• [Dataset section]:
++++++++++
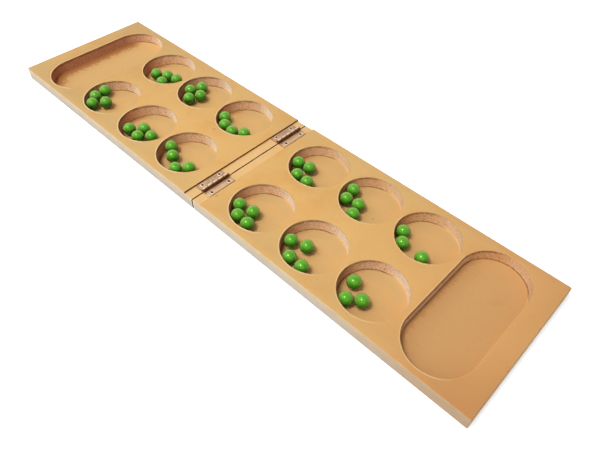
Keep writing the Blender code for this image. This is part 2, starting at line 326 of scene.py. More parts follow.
class Finish(NodeTree):
    """A node material being made: a base colour with others laid over it."""

    def __init__(self, name, base, roughness, metallic=0.0, specular=0.5):
        self.material = bpy.data.materials.new(name)
        self.material.use_nodes = True
        super().__init__(self.material.node_tree)
        self.shader = self.tree.nodes["Principled BSDF"]
        self.base = base
        self.set("Roughness", roughness)
        self.set("Metallic", metallic)
        self.set("Specular IOR Level", specular)
        coordinates = self.node("TexCoord").outputs
        self.place, self.normal = coordinates["Object"], coordinates["Normal"]

    def set(self, key, source):
        """One of the shader's inputs."""
        self.link(source, self.shader.inputs[key])

    def noise(self, size, detail=4, roughness=0.55, stretch=(1, 1, 1), turn=0.0, distortion=0.0):
        """Cloudy noise whose lumps are about this big, in metres, before they are stretched."""
        turning = Vector((0, 0, turn))
        place = self.node("Mapping", vector=self.place, scale=Vector(stretch), rotation=turning)
        settings = {"detail": detail, "roughness": roughness, "distortion": distortion}
        vector = place.outputs["Vector"]
        return self.node("TexNoise", vector=vector, scale=1 / size, **settings).outputs["Fac"]

    def specks(self, size):
        """The distance to the nearest of many scattered points this far apart."""
        return self.node("TexVoronoi", vector=self.place, scale=1 / size).outputs["Distance"]

    def mix(self, share, first, second):
        """Two colours mixed by a share."""
        node = self.node("Mix")
        node.data_type = "RGBA"
        self.link(share, node.inputs["Factor"])
        colours = [s for s in node.inputs if s.type == "RGBA"]
        self.link(first, colours[0])
        self.link(second, colours[1])
        return next(s for s in node.outputs if s.type == "RGBA")

    def over(self, colour, *shares):
        """Lays a colour over the base, by the product of shares. A range is spread first."""
        shares = [self.spread(*s) if isinstance(s, tuple) else s for s in shares]
        self.base = self.mix(self.times(*shares), self.base, colour)

    def axis(self, letter):
        """One coordinate of the piece."""
        return self.node("SeparateXYZ", vector=self.place).outputs[letter]

    def away(self, letter):
        """How far a point is from the board's middle along one axis."""
        return self.reckon("ABSOLUTE", self.axis(letter))

    def facing(self, azimuth):
        """How far the surface faces one way on the board, from -1 to 1."""
        node = self.node("VectorMath")
        node.operation = "DOT_PRODUCT"
        self.link(self.normal, node.inputs[0])
        self.link(Vector((cos(radians(azimuth)), sin(radians(azimuth)), 0)), node.inputs[1])
        return node.outputs["Value"]

    def facing_up(self):
        """How far the surface faces up, from -1 to 1."""
        return self.node("SeparateXYZ", vector=self.normal).outputs["Z"]

    def bump(self, height, depth, strength):
        """Bumps this deep, in metres, on the shader's normal."""
        node = self.node("Bump", height=height, distance=depth, strength=strength)
        self.set("Normal", node.outputs["Normal"])

    def finished(self):
        """The material, with its layers of colour on the shader."""
        self.set("Base Color", self.base)
        return self.material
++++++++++
• [Task prompt]: Give every line of the material again, exactly as it reads.

• [Task answer]:
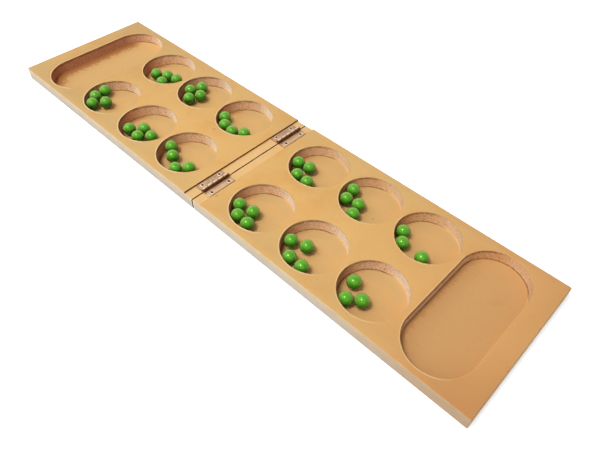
Keep writing the Blender code for this image. This is part 2, starting at line 326 of scene.py. More parts follow.
class Finish(NodeTree):
    """A node material being made: a base colour with others laid over it."""

    def __init__(self, name, base, roughness, metallic=0.0, specular=0.5):
        self.material = bpy.data.materials.new(name)
        self.material.use_nodes = True
        super().__init__(self.material.node_tree)
        self.shader = self.tree.nodes["Principled BSDF"]
        self.base = base
        self.set("Roughness", roughness)
        self.set("Metallic", metallic)
        self.set("Specular IOR Level", specular)
        coordinates = self.node("TexCoord").outputs
        self.place, self.normal = coordinates["Object"], coordinates["Normal"]

    def set(self, key, source):
        """One of the shader's inputs."""
        self.link(source, self.shader.inputs[key])

    def noise(self, size, detail=4, roughness=0.55, stretch=(1, 1, 1), turn=0.0, distortion=0.0):
        """Cloudy noise whose lumps are about this big, in metres, before they are stretched."""
        turning = Vector((0, 0, turn))
        place = self.node("Mapping", vector=self.place, scale=Vector(stretch), rotation=turning)
        settings = {"detail": detail, "roughness": roughness, "distortion": distortion}
        vector = place.outputs["Vector"]
        return self.node("TexNoise", vector=vector, scale=1 / size, **settings).outputs["Fac"]

    def specks(self, size):
        """The distance to the nearest of many scattered points this far apart."""
        return self.node("TexVoronoi", vector=self.place, scale=1 / size).outputs["Distance"]

    def mix(self, share, first, second):
        """Two colours mixed by a share."""
        node = self.node("Mix")
        node.data_type = "RGBA"
        self.link(share, node.inputs["Factor"])
        colours = [s for s in node.inputs if s.type == "RGBA"]
        self.link(first, colours[0])
        self.link(second, colours[1])
        return next(s for s in node.outputs if s.type == "RGBA")

    def over(self, colour, *shares):
        """Lays a colour over the base, by the product of shares. A range is spread first."""
        shares = [self.spread(*s) if isinstance(s, tuple) else s for s in shares]
        self.base = self.mix(self.times(*shares), self.base, colour)

    def axis(self, letter):
        """One coordinate of the piece."""
        return self.node("SeparateXYZ", vector=self.place).outputs[letter]

    def away(self, letter):
        """How far a point is from the board's middle along one axis."""
        return self.reckon("ABSOLUTE", self.axis(letter))

    def facing(self, azimuth):
        """How far the surface faces one way on the board, from -1 to 1."""
        node = self.node("VectorMath")
        node.operation = "DOT_PRODUCT"
        self.link(self.normal, node.inputs[0])
        self.link(Vector((cos(radians(azimuth)), sin(radians(azimuth)), 0)), node.inputs[1])
        return node.outputs["Value"]

    def facing_up(self):
        """How far the surface faces up, from -1 to 1."""
        return self.node("SeparateXYZ", vector=self.normal).outputs["Z"]

    def bump(self, height, depth, strength):
        """Bumps this deep, in metres, on the shader's normal."""
        node = self.node("Bump", height=height, distance=depth, strength=strength)
        self.set("Normal", node.outputs["Normal"])

    def finished(self):
        """The material, with its layers of colour on the shader."""
        self.set("Base Color", self.base)
        return self.material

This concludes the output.